Yes, I’m a Jew beloved. And continuously so. On the next day I join a bunch of Western critics to see racetrack horses. Critics should see these things, otherwise they can’t write their reviews. The horses, btw, have quite interesting names. My favorite: Socrates and What a Lady. As I examine the horses, a Sri Lankan worker talks to me. He makes 250 dollars a month, 160 of which he sends back home. This money, he tells me, will allow his family to have two meals of rice a day, but no bread. “If they buy bread, they will eat only one meal a day.” He’d like to get out of here and go back home. As if to emphasize this man’s plight I suddenly notice one of the horses trying pretty hard to unlock the gate that imprisons him. I can’t help it but these two force me to think of the other side of my newfound luxury: Cheap labor and sufferings. Maybe I should leave them both and go see a movie. There’s a Film Festival here!
Being true to form I go to the cinema to watch A Serious Man. The first few minutes of this brilliant film are in Yiddish. Interesting to hear Yiddish and read the Arabic subtitles at the same time. But wait a second, something’s strange here: when the Serious characters switch to Hebrew there’s suddenly no translation. Why? Don’t know. The audience seems to enjoy this film nevertheless. When a character is seen shooting one Jew and then getting ready to shoot another Jew as well, the people here go wild. Interesting.
I stick around to see more films. For example: Pomegranates & Myrrh. Directed by Najaw Najjar of Ramallah, and done in cooperation with ZDF, P&M depicts Palestinians as the kindest, loveliest, most romantic and selfless of people, all the while as it shows Israeli Jews as ugly creatures, brutal oppressors and sadists.
I’m so happy I’m not a Jew. Just imagine!
Enough of films. It’s party time again. A limo picks me up. The driver tells me he’s Palestinian. From what city? “Doha.” Doha in Palestine? “I’m Palestinian!” he insists. Well, I guess we have one American and one Palestinian in this car. I then leave the car and move to the party. Here I meet Abdallah, a Muslim journalist who tells me that he’s a Palestinian from Ramallah. When was the last time he was in Ramallah? “Never,” he says. Right then and there I decide that I was born in Salt Lake City. Why not? Am actually a Mormon. In this desert country, reality is as good as the sand dunes before the winds. Abdallah takes a liking to me and shares a secret. “The Egyptians,” he says, “are more Jewish than the Jews.” Good to know.

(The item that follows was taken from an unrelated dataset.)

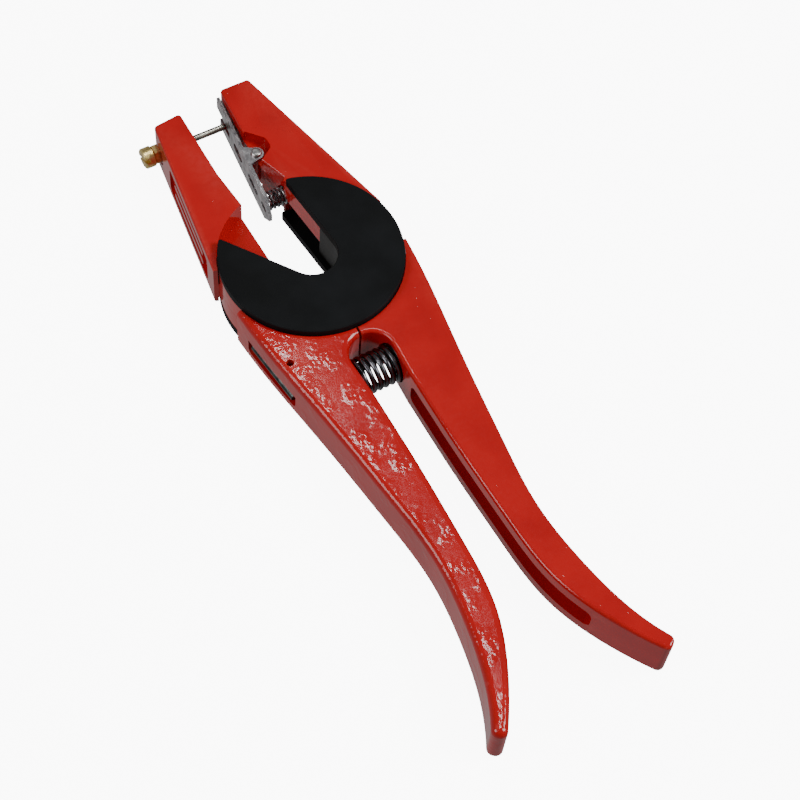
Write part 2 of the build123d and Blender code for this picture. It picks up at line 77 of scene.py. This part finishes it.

Hot winds blow and I go to sleep. And by the next day this Mormon realizes he’s the only Mormon in Qatar; no others around. It feels very lonely and so I go to have a talk with Jane Rosenthal. I need company, why not spend some time with a powerful lady? Can’t hurt. Jane is all smiles; very happy to meet me in Doha. She tells me that she’s Jewish and that she went to a Yeshiva while growing up. Two of her assistants join in and ask if it’s okay for them to take notes. Prozac would probably be better, but notes are okay as well. We chat a bit about this and that, share a smile or three, and then I ask Jane for comments on the Times article. I need to ask something, don’t I? Immediately, without a second’s delay, the atmosphere in the room heats up, volumes go quite high, and sharp accusations fly in the air. The assistants jump at me as if I were a dangerous terrorist. “The New York Times ran an article last week, written by Larry Rohter, if that’s the one you’re referring to, which did NOT say that,” one assistant says. “It’s not true, and it was not said!” I quietly ask Jane again if she’s willing to make a comment. No, she’s not. Unless I pull the quote, which ‘does not exist,’ there’ll be no comment. I didn’t expect this outburst. I thought she’d make a nice little statement, something like “We love everybody,” and that would’ve been it. But the nervous reaction makes me very suspicious. What is the TFF hiding? I email them the link to the Times’ website, containing the lines I mentioned, word for word. Neurotic emails fly in my direction but Jane does not talk. I smell a rotten fish. What is it? Did Jane and the TFF sell out their souls to Doha’s big pockets?
Maybe I should really become a Mormon. I mean, for real.
I sleep over it and wake up to have a glorious breakfast at the hotel. I chat with an Egyptian kitchen worker and ask him if he eats this delicious food every day. No, he doesn’t. “We get different food,” he says, “not like yours. Yours is good.” He makes very little money here, he says, but he’s not jealous of the Rich of Qatar. “Since I’m here,” he says to me, “I became very proud of my Egyptian culture.” Would have been nice if the TFF made this man their leader. What a loss.
But there are some winners too. On the last day of DTFF Jane Rosenthal and Robert De Niro share the stage to grant Najaw Najjar the Audience Award for Best Arab Film. Najaw thanks everybody, Oscar-style, and expresses her wish to meet in Liberated Palestine. The audience erupts in applause. I’ve been around these parts of the world before and know what “Greater Israel” or “Liberated Palestine” mean: Two options that invite endless terror. Any comment from J&R? Nada.
Tomorrow I leave Qatar. Should I adopt my new American identity? I take a last look at Jane and Robert, smiling to the cameras, and decide: No.